Electron-Phonon Coupling in Two-Dimensional Silicene and Germanene

TL;DR

This study investigates electron-phonon interactions in silicene and germanene, revealing significant EPC effects in silicene similar to graphene, but much weaker in germanene, with implications for their electronic and vibrational properties.

Contribution

First-principles analysis of EPC in silicene and germanene, highlighting the differences and similarities with graphene and predicting observable phonon anomalies.

Findings

EPC matrix elements in silicene are about 50% of those in graphene.

Significant Kohn anomalies are predicted in silicene.

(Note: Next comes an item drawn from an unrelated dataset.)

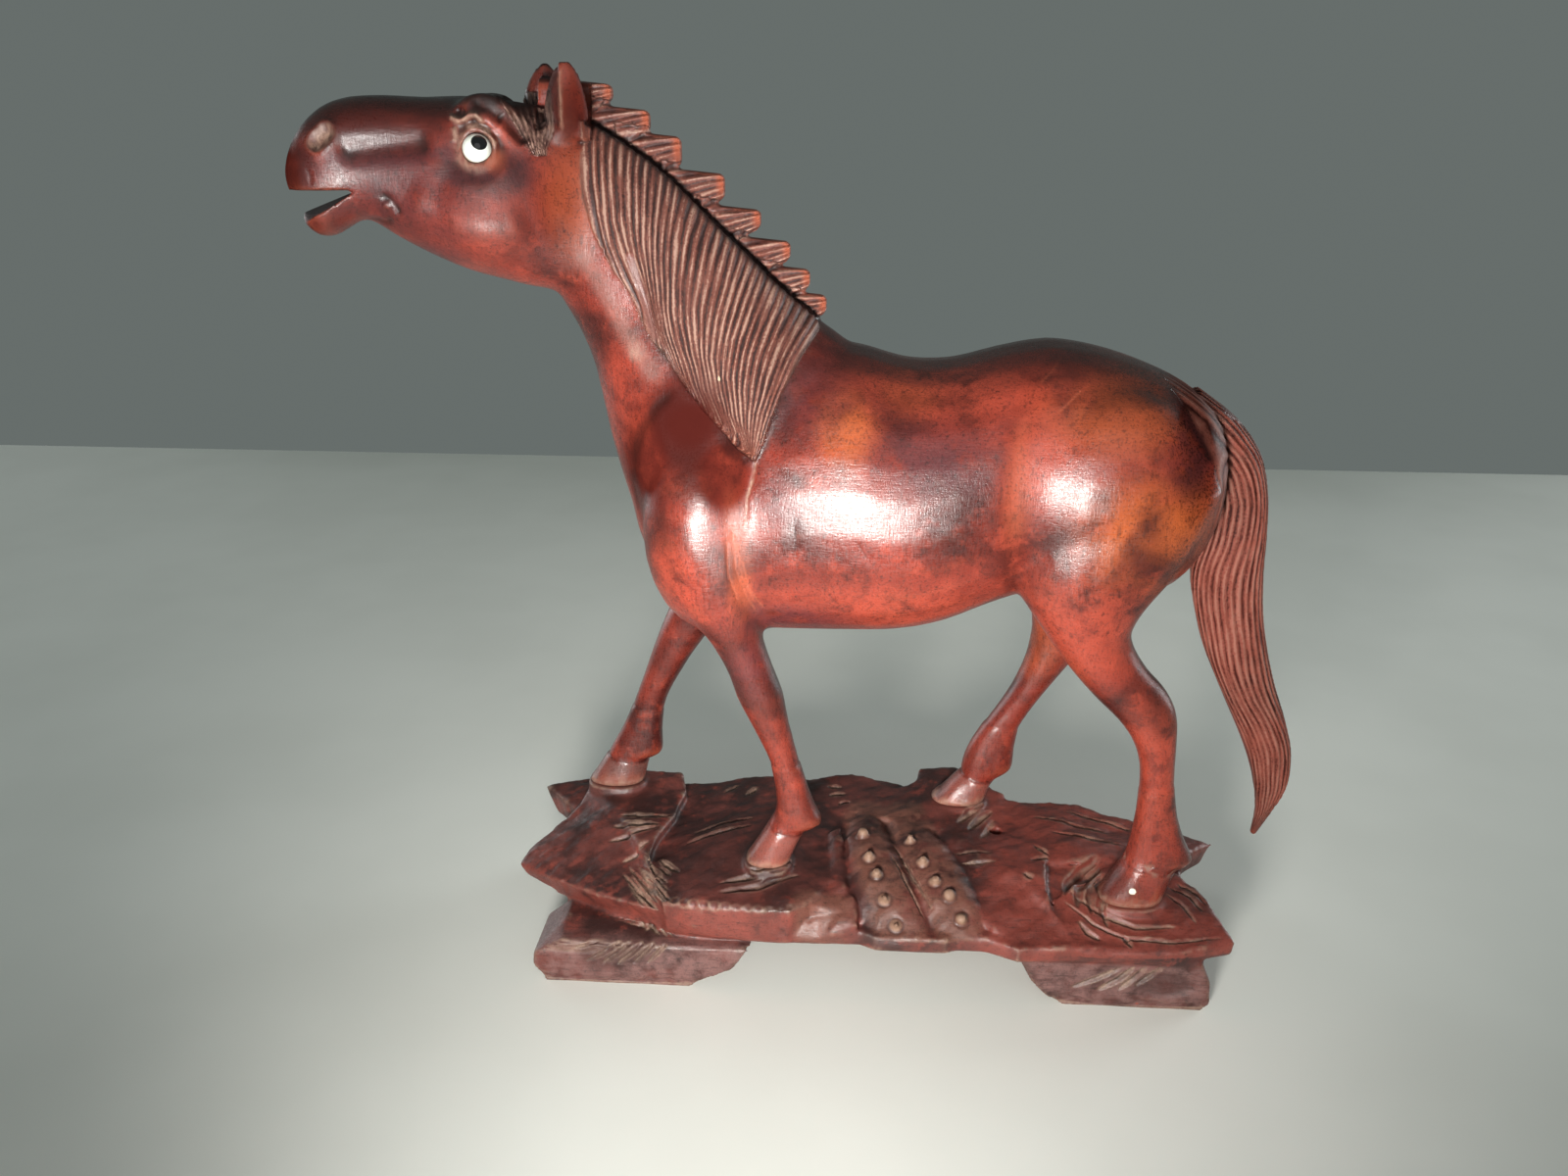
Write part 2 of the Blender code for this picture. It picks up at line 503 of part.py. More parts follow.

EPC effects in germanene are substantially weaker.

Abstract

Following the work in graphene, we report a first-principles study of electron-phonon coupling (EPC) in low-buckled (LB) monolayer silicene and germanene. Despite of the similar honeycomb atomic arrangement and linear band dispersion, the EPC matrix-element squares of the $\Gamma$-$E_g$ and K-$A_1$ modes in silicene are only about 50% of those in graphene. However, the smaller Fermi velocity in silicene compensates this reduction by providing a larger joint electronic density of states near the Dirac point. We predict that Kohn anomalies associated with these two optical modes are significant in silicene. In addition, the EPC-induced frequency shift and linewidth of the Raman-active $\Gamma$-$E_g$ mode in silicene are calculated as a function of doping. The results are comparable to those in graphene, indicating a similar non-adiabatic dynamical origin. In contrast, the EPC in germanene is found to be much reduced.